Agencies Reveal New Priority Goals in Budget


Agencies Reveal New Priority Goals in Budget

Friday, February 23rd, 2018 - 10:25
The President’s FY 2019 budget released in mid-February was accompanied by a set of statutorily-required “Agency Priority Goals” and four-year strategic plans.

The GPRA Modernization Act requires agencies to develop a set of 3-5 two-year priority goals and the Trump Administration posted its first set of goals for major agencies on an updated website at the same time the FY 2019 budget was released. But the goals didn’t get the same billing as the budget

The website’s structure and navigability were taken to task by the Government Accountability Office, which described it as not very user-friendly in one report in 2013 and a second report in 2016. When the Trump Administration took office, it suspended quarterly updates on the priority goals it inherited from the Obama Administration.  It then launched a re-think of the design of the website, led by a team from 18F.  Their work should be finished by Fall 2018, so the content refresh is on a fairly static website that they acknowledge is still not very user-friendly.

Nevertheless, the site provides links to agencies’ four-year strategic plans and objectives (for the period FY 2018 – 2022), and two-year Agency Priority Goals (for the period FY 2018-2019).

Here is a link to a summary table of the agency strategic plans.  Note that of the 23 major agencies, 6 have still not yet posted their new strategic plans.

In addition, here is a link to a summary table of Agency Priority Goals (APGs).  Two agencies have not yet posted their goals (the Department of Energy and the Department of Health and Human Services).  There are a total of 74 APGs listed, in comparison to 91 that were posted by the Obama Administration’s agencies for the FY 2016-2017 period. Nearly one-third of the Trump Administration’s APGs focus on the same priority areas as those in the Obama Administration, but with different degrees of emphasis. For example:

Commerce.  The Commerce Department’s APG for accelerating patent processing is:

By September 30, 2019, the U.S. Patent and Trademark Office will reduce patent pendency to less than 15 months for first action pendency and less than 24 months for total pendency from end of fiscal year 2017 results of 16.3 months and 24.2 months, respectively.

In comparison, the same goal in the Obama Administration was:

By September 30, 2017, the Patent and Trademark Office will reduce patent pendency to less than 14 months for first action and less than 23 months for total pendency from end of fiscal year 2014 results of 18.4 and 27.4 months. This priority goal supports the Department of Commerce’s longer-term goal focused on achieving 10 months for first action pendency and 20 months for total pendency by FY2019.

Housing and Urban Development.  HUD’s APG for homelessness is:

Reduce the average length of homelessness in communities by an average of 3 days by the end of FY 2019.

In comparison, the homeless reduction goal in the Obama Administration was:

In partnership with other agencies, the Department of Housing and Urban Development will reduce the total number of homeless families, youth and children, and people experiencing chronic homelessness, as well as keep the number of Veterans living on the street at zero (as measured by the 2018 Point-in-Time count).

State Department.  State’s food security APG is:

Increase food security and resilience in Feed the Future countries.

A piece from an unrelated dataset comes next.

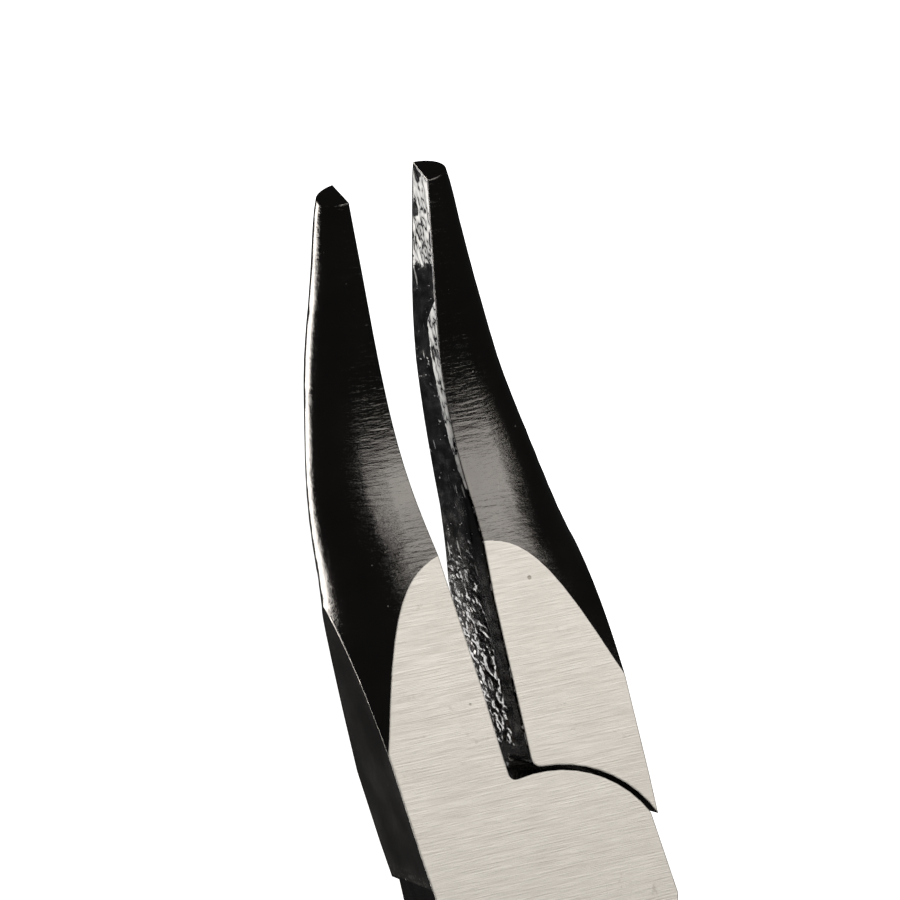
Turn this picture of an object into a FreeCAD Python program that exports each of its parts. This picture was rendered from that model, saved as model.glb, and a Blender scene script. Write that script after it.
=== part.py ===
import FreeCAD, Part
import math
import os

# Bent long-nose pliers, lap jointed: two forged levers on one flush rivet, each
# with a hard grip core that carries two soft pads.
#
# Working frame (mm): the rivet's axis is x = y = 0, +Y runs to the jaw tips, +Z
# is the side the nose bends to, and z = 0 is the plane between the two cheeks.
# Each lever is drawn with the jaws shut, then turned to its resting place, and
# everything is lifted so that the head's back flat lies on z = 0.
# The front lever has the left jaw, the front cheek and the right handle. The
# rear lever is its mirror image in x, with its cheek on the back.

V = FreeCAD.Vector

# ---------------------------------------------------------------- head
HALF_THICKNESS = 4.5            # head, mid-plane to flat
HEAD_HALF_WIDTH = 7.9           # head, rivet axis to side face
NOSE_HALF_WIDTH = 7.5           # the same where the flats end: the sides draw in
SIDE_TAPER_START = 6.0          # y where the sides begin to draw in
HEAD_BLOCK_END = 10.0           # plain slab up to here, jaw section beyond
FLAT_END_Y = 24.3               # beyond every point where the nose meets the flats
REST_HALF_OPENING_DEG = 3.2     # each lever's turn at rest

# ---------------------------------------------------------------- lap joint
CHEEK_RADIUS = 8.3
CHEEK_HALF_WIDTH = 7.8
RECESS_RADIUS = 8.65            # sweeps round the other lever's cheek
LAP_GAP = 0.1                   # between the two sliding cheek faces
RECESS_CORNER_RADIUS = 0.7      # where a gripping face meets its own recess
THROAT_RADIUS = 0.5             # where a gripping face meets its own cheek
REACH = 30.0                    # cutting tools run this far, past all they cut

# ---------------------------------------------------------------- rivet
RIVET_RADIUS = 2.5
RIVET_HEAD_RADIUS = 3.3
RIVET_HEAD_DEPTH = 1.3
RUNNING_CLEARANCE = 0.04        # rivet to the rear lever's hole

# ---------------------------------------------------------------- nose
BEND_START = 25.5               # along the nose's middle line from the rivet
BEND_RADIUS = 27.0
BEND_ANGLE_DEG = 32.0
NOSE_LENGTH = 50.1              # along the middle line
# Stations along the middle line: distance, half-width of the two shut jaws,
# height of the front and back flanks, and the back flank's fullness, where 2 is
# an ellipse and less is flatter.
NOSE_STATIONS = [
    (HEAD_BLOCK_END, 14.0, 6.2, 6.0, 1.85),
    (12.5, 12.4, 5.85, 5.7, 1.72),
    (16.5, 10.1, 5.75, 5.4, 1.58),
    (20.5, 8.3, 5.3, 4.6, 1.6),
    (24.0, 7.25, 4.42, 3.6, 1.85),
    (27.0, 6.7, 3.6, 3.1, 2.0),
    (30.0, 6.1, 3.0, 2.75, 2.0),
    (34.0, 5.15, 2.6, 2.4, 2.0),
    (38.5, 4.2, 2.35, 2.2, 2.0),
    (43.0, 3.2, 1.95, 1.95, 2.0),
    (47.5, 2.3, 1.5, 1.65, 2.0),
    (NOSE_LENGTH, 1.7, 1.2, 1.3, 2.0),
]
FRONT_FULLNESS = 2.0
SECTION_STEP_DEG = 15           # spacing of the points round a nose section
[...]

By September 30, 2019, Feed the Future will exhibit an average reduction in the prevalence of poverty and stunting of 20 percent, across target regions in Feed the Future’s focus countries, since the beginning of the initiative in FY 2010.

In comparison, the food security goal in the Obama Administration was:

Increase food security in Feed the Future initiative countries.  By September 30, 2017, 10 out of 19 Feed the Future-focus countries will exhibit reductions of 10 percent or greater in the prevalence of poverty or stunting in their zones of influence, compared to the 2011-2012 baseline study results.

Priority Goals in New Areas. The Trump Administration has developed some Agency Priority Goals that were not reflected in the Obama Administration’s APGs.  For example, the State Department has added a bold goal:

Achieve control of the HIV epidemic. By September 30, 2019, new infections are fewer than deaths from all causes in HIV-positive patients in up to 13 high-HIV burden countries through leadership by State and implementation by USAID; the U.S. Department of Health and Human Services and its Agencies, including the Centers for Disease Control and Prevention, the Health Resources and Services Administration, and the National Institutes of Health; the Departments of Defense, Labor, and Treasury; and the Peace Corps.

Other new priority goals are tied to well-known Trump Administration priorities such as reducing regulatory burdens, enhancing Southern border security, and improving the processing of drilling applications on public lands.

Agencies have already begun implementing their APGs and will be reporting their first quarter’s progress for FY 2018 in a few weeks, so be sure to visit for updates.